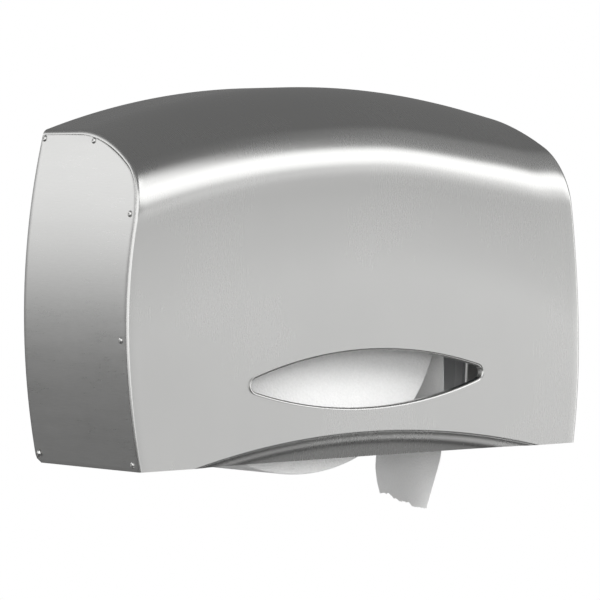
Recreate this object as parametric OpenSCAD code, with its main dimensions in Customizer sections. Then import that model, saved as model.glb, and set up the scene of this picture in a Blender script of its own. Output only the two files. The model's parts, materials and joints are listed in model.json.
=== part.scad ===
// Jumbo toilet roll dispenser with a bowed stainless cover, shown with a full roll hanging in it.
// X runs to the right, -Y comes out of the wall, Z is up.
// The origin is the middle of the four wall holes, on the wall.
// Inside the modules, h is a height above the cover's bottom edge and t a distance from the wall.

/* [Overall size] */
// Greatest width, across the bowed sides
body_w = 356; // [345:1:430]
// Height at the top of the crown
body_h = 250; // [245:1:300]
// Greatest depth, from the wall to the shoulder
body_d = 150; // [148:1:180]

/* [Cover form] */
// Radius of the arched top, seen from the front
crown_r = 516; // [480:4:640]
// Radius of the bowed sides, seen from the front
bow_r = 517; // [460:1:700]
// Height at which the sides are widest
bow_h = 84; // [75:1:100]
// Radius of the soft upper part of the shoulder
soft_r = 179; // [150:1:200]
// Angle that the soft part turns through
soft_a = 25.5; // [22:0.5:29]
// Radius of the tight part of the shoulder
tight_r = 36; // [30:1:44]
// Radius of the hollow front below the shoulder
hollow_r = 617; // [500:1:800]
// Angle by which the front leans back under the shoulder
lean_a = 6.7; // [5:0.1:7.5]
// Thickness of the cover's steel
sheet = 1.2; // [1:0.1:1.5]
// Width of the bent rim round each side panel
rim_w = 2.4; // [2:0.1:3]
// Depth of the flange that each side panel is riveted to
flange_w = 16; // [15:0.5:18]

/* [Window] */
// Distance of the window and of the hand recess from the cover's middle
feature_x = 5.7; // [0:0.1:10]
// Width of the oval window
window_w = 184; // [160:1:200]
// Height of the oval window
window_h = 40.5; // [34:0.5:46]
// Height of the window's middle above the bottom edge
window_z = 52.6; // [50:0.2:60]
// Radius of the oval's two tight ends
window_end_r = 6; // [5:0.5:8]
// Depth of the edge turned in round the window
window_lip = 4; // [3:0.5:6]

/* [Hand recess] */
// Height of the recess at its middle
recess_h = 17.6; // [15:0.2:20]
// Radius of the recess's upper crease
recess_r = 545; // [500:1:620]
// Distance that the recessed lip stands back
recess_back = 8; // [6:0.5:9]
// Radius of the two bends that step the sheet back
recess_bend_r = 3; // [2.5:0.1:4]
// Steepest angle of the step
recess_a = 60; // [50:1:70]

/* [Rivets] */
// Diameter of a rivet's head
rivet_head_d = 4.4; // [4:0.1:6]
// Height of a rivet's head
rivet_head_h = 1.1; // [0.8:0.1:1.6]
// Diameter of a rivet's shank
rivet_d = 2.4; // [2:0.1:3]
// Distance of the top rivets below the crown's edge
rivet_top_in = 4.5; // [4:0.5:7]
// Distance of the front rivets behind the front
rivet_front_in = 9; // [8:0.5:11]
// Height of the highest front rivet
rivet_high_h = 170; // [160:1:175]
// Height of the middle front rivet
rivet_mid_h = 87; // [70:1:110]
// Height of the lowest front rivet
rivet_low_h = 4.5; // [4:0.5:10]

/* [Back plate] */
// Thickness of the back plate
plate_t = 1.5; // [1.2:0.1:2]
// Gap between the cover's outline and the back plate's sides
plate_gap = 19; // [18:0.5:20]
// Depth of the back plate's side flanges
plate_flange = 18; // [14:1:18]
// Height of the origin, in the middle of the wall holes
mount_h = 125; // [115:1:135]
// Distance between the wall holes, across
hole_dx = 200; // [180:1:220]
// Distance between the wall holes, up and down
hole_dz = 140; // [120:1:150]
// Diameter of a wall hole
hole_d = 6.5; // [5:0.1:8]

/* [Hinge] */
// Distance of the hinge pin from the wall
hinge_t = 7; // [7:0.1:8]
// Height of the hinge pin above the bottom edge
hinge_h = 6.5; // [6.3:0.1:6.8]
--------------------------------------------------
Print the listing above in full, exactly as it is.

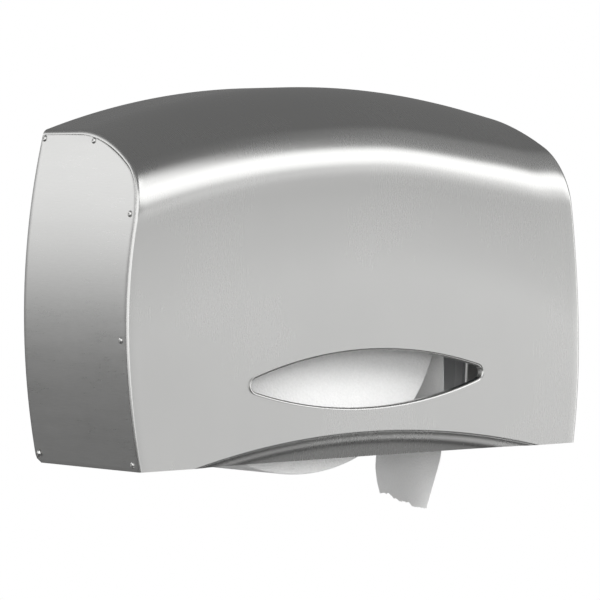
Recreate this object as parametric OpenSCAD code, with its main dimensions in Customizer sections. Then import that model, saved as model.glb, and set up the scene of this picture in a Blender script of its own. Output only the two files. The model's parts, materials and joints are listed in model.json.
=== part.scad ===
// Jumbo toilet roll dispenser with a bowed stainless cover, shown with a full roll hanging in it.
// X runs to the right, -Y comes out of the wall, Z is up.
// The origin is the middle of the four wall holes, on the wall.
// Inside the modules, h is a height above the cover's bottom edge and t a distance from the wall.

/* [Overall size] */
// Greatest width, across the bowed sides
body_w = 356; // [345:1:430]
// Height at the top of the crown
body_h = 250; // [245:1:300]
// Greatest depth, from the wall to the shoulder
body_d = 150; // [148:1:180]

/* [Cover form] */
// Radius of the arched top, seen from the front
crown_r = 516; // [480:4:640]
// Radius of the bowed sides, seen from the front
bow_r = 517; // [460:1:700]
// Height at which the sides are widest
bow_h = 84; // [75:1:100]
// Radius of the soft upper part of the shoulder
soft_r = 179; // [150:1:200]
// Angle that the soft part turns through
soft_a = 25.5; // [22:0.5:29]
// Radius of the tight part of the shoulder
tight_r = 36; // [30:1:44]
// Radius of the hollow front below the shoulder
hollow_r = 617; // [500:1:800]
// Angle by which the front leans back under the shoulder
lean_a = 6.7; // [5:0.1:7.5]
// Thickness of the cover's steel
sheet = 1.2; // [1:0.1:1.5]
// Width of the bent rim round each side panel
rim_w = 2.4; // [2:0.1:3]
// Depth of the flange that each side panel is riveted to
flange_w = 16; // [15:0.5:18]

/* [Window] */
// Distance of the window and of the hand recess from the cover's middle
feature_x = 5.7; // [0:0.1:10]
// Width of the oval window
window_w = 184; // [160:1:200]
// Height of the oval window
window_h = 40.5; // [34:0.5:46]
// Height of the window's middle above the bottom edge
window_z = 52.6; // [50:0.2:60]
// Radius of the oval's two tight ends
window_end_r = 6; // [5:0.5:8]
// Depth of the edge turned in round the window
window_lip = 4; // [3:0.5:6]

/* [Hand recess] */
// Height of the recess at its middle
recess_h = 17.6; // [15:0.2:20]
// Radius of the recess's upper crease
recess_r = 545; // [500:1:620]
// Distance that the recessed lip stands back
recess_back = 8; // [6:0.5:9]
// Radius of the two bends that step the sheet back
recess_bend_r = 3; // [2.5:0.1:4]
// Steepest angle of the step
recess_a = 60; // [50:1:70]

/* [Rivets] */
// Diameter of a rivet's head
rivet_head_d = 4.4; // [4:0.1:6]
// Height of a rivet's head
rivet_head_h = 1.1; // [0.8:0.1:1.6]
// Diameter of a rivet's shank
rivet_d = 2.4; // [2:0.1:3]
// Distance of the top rivets below the crown's edge
rivet_top_in = 4.5; // [4:0.5:7]
// Distance of the front rivets behind the front
rivet_front_in = 9; // [8:0.5:11]
// Height of the highest front rivet
rivet_high_h = 170; // [160:1:175]
// Height of the middle front rivet
rivet_mid_h = 87; // [70:1:110]
// Height of the lowest front rivet
rivet_low_h = 4.5; // [4:0.5:10]

/* [Back plate] */
// Thickness of the back plate
plate_t = 1.5; // [1.2:0.1:2]
// Gap between the cover's outline and the back plate's sides
plate_gap = 19; // [18:0.5:20]
// Depth of the back plate's side flanges
plate_flange = 18; // [14:1:18]
// Height of the origin, in the middle of the wall holes
mount_h = 125; // [115:1:135]
// Distance between the wall holes, across
hole_dx = 200; // [180:1:220]
// Distance between the wall holes, up and down
hole_dz = 140; // [120:1:150]
// Diameter of a wall hole
hole_d = 6.5; // [5:0.1:8]

/* [Hinge] */
// Distance of the hinge pin from the wall
hinge_t = 7; // [7:0.1:8]
// Height of the hinge pin above the bottom edge
hinge_h = 6.5; // [6.3:0.1:6.8]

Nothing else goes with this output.